In order to reduce the weight of the benchwork, I used 2x2s for the legs and 1x3s or the horizontal beams. The benchwork was then covered with luan plywood and a layer of 2" pink closed-cell Styrofoam. The foam makes it possible to dig out rivers, lakes and other depressions fairly easily. The table top is 48 inches off the ground. To gain elevation, I used Woodland Scenics flexible foam risers. These raise the track at a steady 2% grade to four inches above the table top
I used Peco code 55 flex track with electrofrog turnouts. I originally intended to use Atlas, however opted against it due to continuing availability issues and since I own several old engines from the deep-flange days that can run on Peco without modification.
The minimum mainline curve radius is 20 inches and the minimum mainline turnout is #6. This allows me to run pretty much anything.
Wiring and Train Control:
The layout is wired for DCC and uses a Digitrax DB150 command station and booster.

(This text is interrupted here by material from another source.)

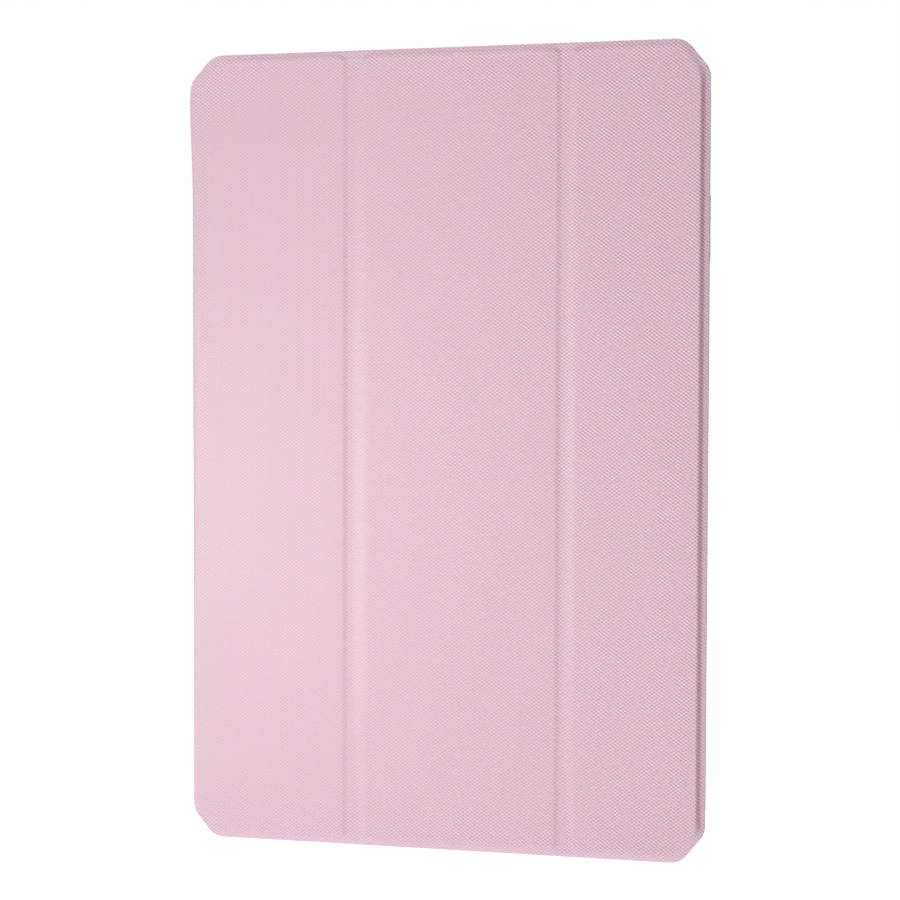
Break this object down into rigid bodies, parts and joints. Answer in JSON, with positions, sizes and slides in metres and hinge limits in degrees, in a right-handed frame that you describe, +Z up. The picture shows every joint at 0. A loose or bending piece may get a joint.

The system is interfaced with my PC using JMRI software. The later grants me the ability to use any smart phone or tablet as a throttle using the Withrottle app. JMRI also allows me to program decoders from my PC. Currently the system is set up for teathered walk around.
The layout was previously set up for DC cab control. However, the limitations of this system soon made themselves known and the decision was made to swtich to DCC. The cab control infrastucture still exists however. Cab B is set up for DCC and Cab A is hooked up to an MRC Tech 6 power supply. This allows me to run locomotives not easily converted to DCC.
I used solid 14-gauge wire for the buses and 22-gauge for the feeder wires. Feeders are hoked up at alternate track joints, roughly every six feet. All wiring is color-coded with soldered joints.
I've used structure kits from a number of manufacturers including Walthers, Model Power, American Model Builders, Branchline Trains and Atlas.